In Zillow’s case, the consumer is both the real estate agent and the homeowner (which makes for one crazy-big target market), and Zillow needs two things to succeed. They need data, sales and “for-sale”, and they need eyeballs. You can’t have they latter without the former, but rather than build their reputation and their inventory by taking the more-traveled route, courting the big real estate brokerages, they have reached this point primarily by appealing to the individual agent. It is the individual agent who is online and socially connected – and blogging. Appealing to us makes us happy, which in turn inspires us to write nice things about Zillow.

Things change, of course.

Now, I like the Zillow folks – a whole bunch in fact. Spencer, Sara and, in the old days, Drew and David, are each awesome and wicked smart. Sure, I have poked my share of fun at their Zestimates, but I have given them just as many kudos over the years for what they have built. This isn’t personal. Rather, it is about a cultural shift I have seen slowly occurring. The conversations and early press releases of yore have been replaced with multiple cold calls from a sales force phone bank, each time encouraging me to buy an ad I am already paying for. It no longer feels like a partnership, but rather another buy-what-I’m-selling telemarketing adventure — push versus pull, with the sales pitch being the threat of exclusion versus the promise of inclusion.
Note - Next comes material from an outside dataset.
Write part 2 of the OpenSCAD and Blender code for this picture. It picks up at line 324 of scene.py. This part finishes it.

I know. It’s big business now. And today they have an IPO while I have an appointment with the stager. Again, I’ll give them props where props are due.

So, in this, our latest adventure of Watch Kris Shoot Herself in the Foot, I am not asking you to leave your reviews of my performance on their site. I would rather you left them on mine. I know your time is limited, and I am honored that you would bother to offer your endorsement at all, seeing that you have a whole bunch of boxes to unpack and stuff. To ask you to copy and paste over multiple sites so that I might have a couple of stars next to my pathetic likeness is a self-serving intrusion, and I am not ready to put a redirect on my site just yet.
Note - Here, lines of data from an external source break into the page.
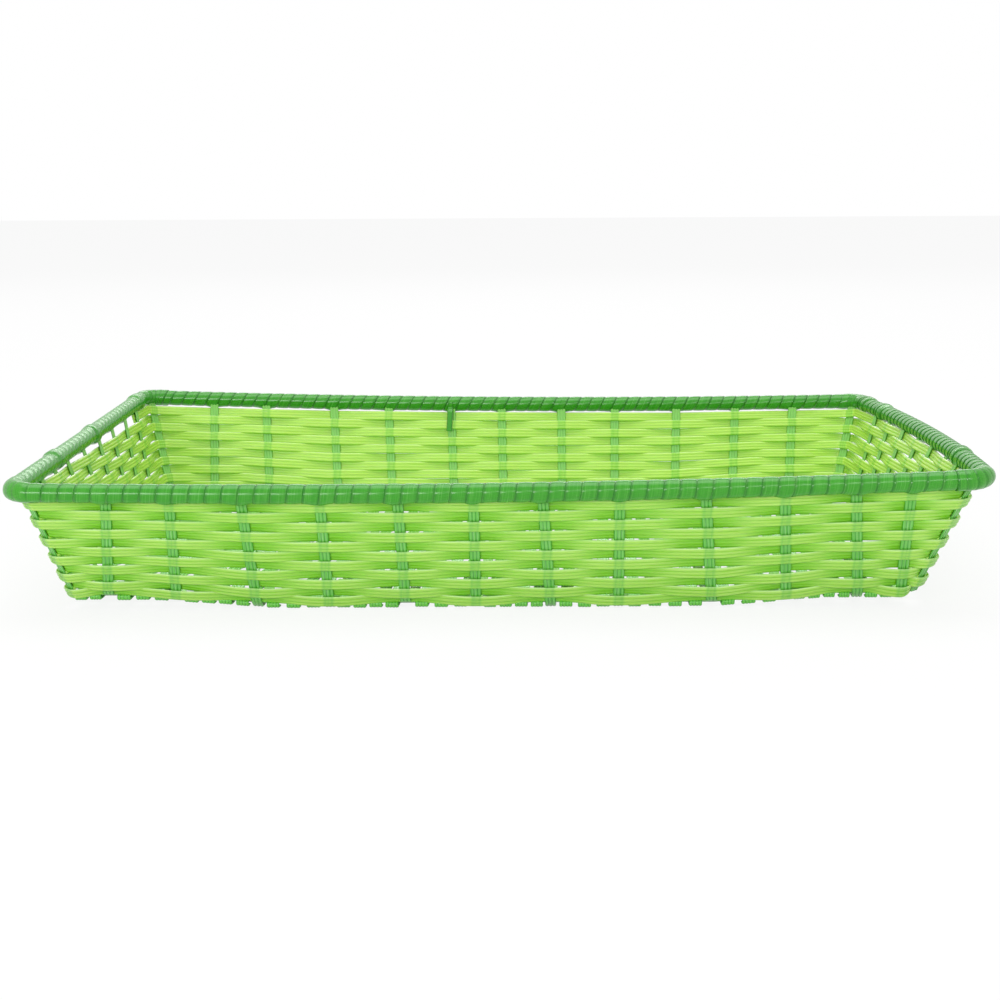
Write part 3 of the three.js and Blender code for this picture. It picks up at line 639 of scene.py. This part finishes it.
def weft_run(front_x, rear_x, side, width):
    """One base strip from the front edge to the rear edge."""
    line = weft_line(side)
    x = mix(front_x, rear_x, (line[:, 0] + BASE_DEPTH / 2) / BASE_DEPTH)
    path = rounded(np.stack([x, line[:, 0], BASE_LEVEL + line[:, 1]], axis=1), 1)
    profile = ribbed(width, WEFT_THICKNESS, WEFT_RIBS, WEFT_RIB_DEPTH, WEFT_RIB_POINTS)
    return strip_parts(path, np.broadcast_to(RIGHTWARD, path.shape), profile)


def weft_bays():
    """The bays between cross stakes: the front and rear places of the left edge and of the right
    edge, the number of strips, and the side on which the first of them starts."""
    half_gap = STAKE_WIDTH / 2 + CLEARANCE
    end_line = BASE_LENGTH / 2 - BEND_RISE - STAKE_THICKNESS - 2 * CLEARANCE
    beside_odd = FRONT_BASE[-1] - half_gap - CLEARANCE
    first_stake = (FRONT_BASE[0] - half_gap, REAR_BASE[0] - half_gap)
    bays = [((-end_line, -end_line), first_stake, END_WEFTS, cross_side(0))]
    for i in range(LAST_CROSS):
        left = (FRONT_BASE[i] + half_gap, REAR_BASE[i] + half_gap)
        right = (FRONT_BASE[i + 1] - half_gap, REAR_BASE[i + 1] - half_gap)
        bays.append((left, right, wefts_after(i), -cross_side(i)))
    left = (FRONT_BASE[LAST_CROSS] + half_gap, REAR_BASE[LAST_CROSS] + half_gap)
    bays.append((left, (beside_odd, end_line), END_WEFTS, -cross_side(LAST_CROSS)))
    return bays


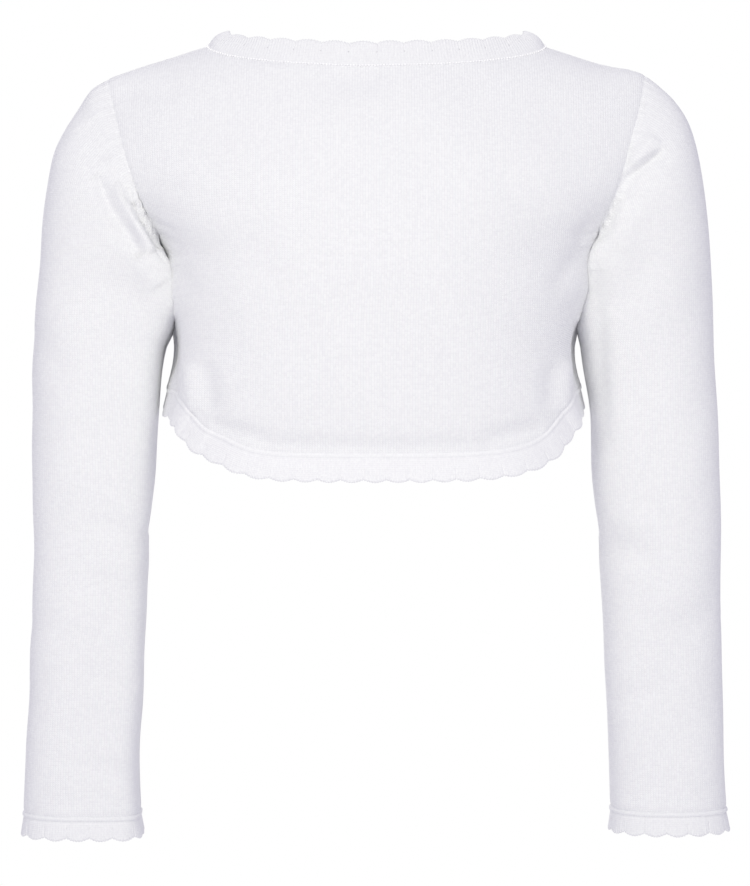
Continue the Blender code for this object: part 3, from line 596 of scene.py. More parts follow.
# ---- the torso as a surface ---------------------------------------------------------
def oval_table():
    """A quarter of the torso's oval section, by its fraction of arc from the middle."""
    turn = np.linspace(0.0, np.pi / 2.0, OVAL_SAMPLES)
    x = np.sin(turn)
    y = (1.0 - x ** OVAL_POWER) ** (1.0 / OVAL_POWER)
    arc = lengths_along(np.stack([x, y * OVAL_ASPECT], 1))
    return arc / arc[-1], x, y


OVAL_ARC, OVAL_X, OVAL_Y = oval_table()


def body_value(name, height):
    """A value of the torso's section at a height."""
    order = slice(None, None, -1)
    stations = column(BODY_SECTIONS, BODY_COLUMNS, "height")[order]
    return smooth_through(stations, column(BODY_SECTIONS, BODY_COLUMNS, name)[order], height)


def ridge_height(x):
    """Height of the shoulder ridge at a distance from the centre."""
    return RIDGE_TOP - RIDGE_SLOPE * (np.hypot(x, RIDGE_ROUND) - RIDGE_ROUND)


def arc_at(x, height):
    """Fraction of the quarter section at a distance from the centre."""
    return np.interp(x / body_value("half_width", height), OVAL_X, OVAL_ARC)


def left_hem_lift(x, height):
    """How much higher the left of the hem sits, fading out above it and at both ends."""
    span = (LEFT_HEM_LIFT_FROM, LEFT_HEM_LIFT_FULL, LEFT_HEM_LIFT_EASE, LEFT_HEM_LIFT_END)
    along = np.interp(x, span, (0.0, 1.0, 1.0, 0.0))
    down = np.clip((LEFT_HEM_LIFT_TOP - height) / LEFT_HEM_LIFT_FADE, 0.0, 1.0)
    return LEFT_HEM_LIFT * along ** 2 * down ** 2


def press_at(side, height):
    """Where body and sleeve meet at a height, how much fuller each is, and how far apart."""
    table = (LEFT_PRESS if side > 0 else RIGHT_PRESS)[::-1]
    stations = column(table, PRESS_COLUMNS, "height")
    rows = [np.interp(height, stations, column(table, PRESS_COLUMNS, name))
            for name in PRESS_COLUMNS[1:]]
    above = (height - PRESS_TOP) / PRESS_FADE_ABOVE
    below = (PRESS_LOW - height) / PRESS_FADE_BELOW
    return (*rows, PRESS_APART * np.clip(np.maximum(above, below), 0.0, 1.0))


def soft_limit(values, limit):
    """Values kept below a limit, with the corner rounded."""
    return limit - PRESS_ROUND * np.logaddexp(0.0, (limit - values) / PRESS_ROUND)


def body_point(arc, height, face, side):
    """A point of the torso's outer surface; face is +1 behind and -1 in front."""
    x = body_value("half_width", height) * np.interp(arc, OVAL_ARC, OVAL_X)
    below_ridge = np.clip(ridge_height(x) - height, 0.0, SHOULDER_FALL)
    fall = np.sqrt(1.0 - (1.0 - below_ridge / SHOULDER_FALL) ** SHOULDER_FALL_POWER)
    depth = body_value("back_depth" if face > 0 else "front_depth", height)
    y = depth * fall * np.interp(arc, OVAL_ARC, OVAL_Y) + SEAM_GAP / 2.0
    towards_tip = np.clip((x - TIP_LIFT_START) / TIP_LIFT_REACH, 0.0, 1.0)
    near_ridge = np.exp(-(below_ridge / TIP_LIFT_REACH) ** 2)
    lift = RIGHT_TIP_LIFT * towards_tip ** 2 * near_ridge if side < 0 else left_hem_lift(x, height)
    sway = body_value("sway", height)
    contact, widen, _, apart = press_at(side, height)
    x = x + widen * (x / body_value("half_width", height)) ** BODY_PRESS_POWER
    x = soft_limit(x, contact + PRESS_OVERLAP + apart - side * sway)
    return np.stack([side * x + sway, face * y, height + lift], -1)


def even_spacing(pattern, face, count):
    """A pattern line cut into steps of equal length on the torso."""
    points = body_point(pattern[:, 0], pattern[:, 1], face, 1)
    total = lengths_along(points)[-1]
    return at_lengths(points, pattern, np.linspace(0.0, total, count + 1))


def even_pattern_line(x, height, face, count):
    """A line drawn on the torso, as evenly spaced pattern points (arc, height)."""
    return even_spacing(np.stack([arc_at(x, height), height], 1), face, count)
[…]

Which brings us back to the pirated infographic at the top of this post. Trulia, Zillow, Move, and a whole bunch of other folks out there who aggregate our listings for fun and profit have partnerships. So do we. Our partnership is with our clients. When sending them away makes sense for my business or is in their best interest, I will gladly oblige. In the meantime, at the risk of (perhaps foolishly) diluting the effectiveness of my paid ads, I shall remain star-less.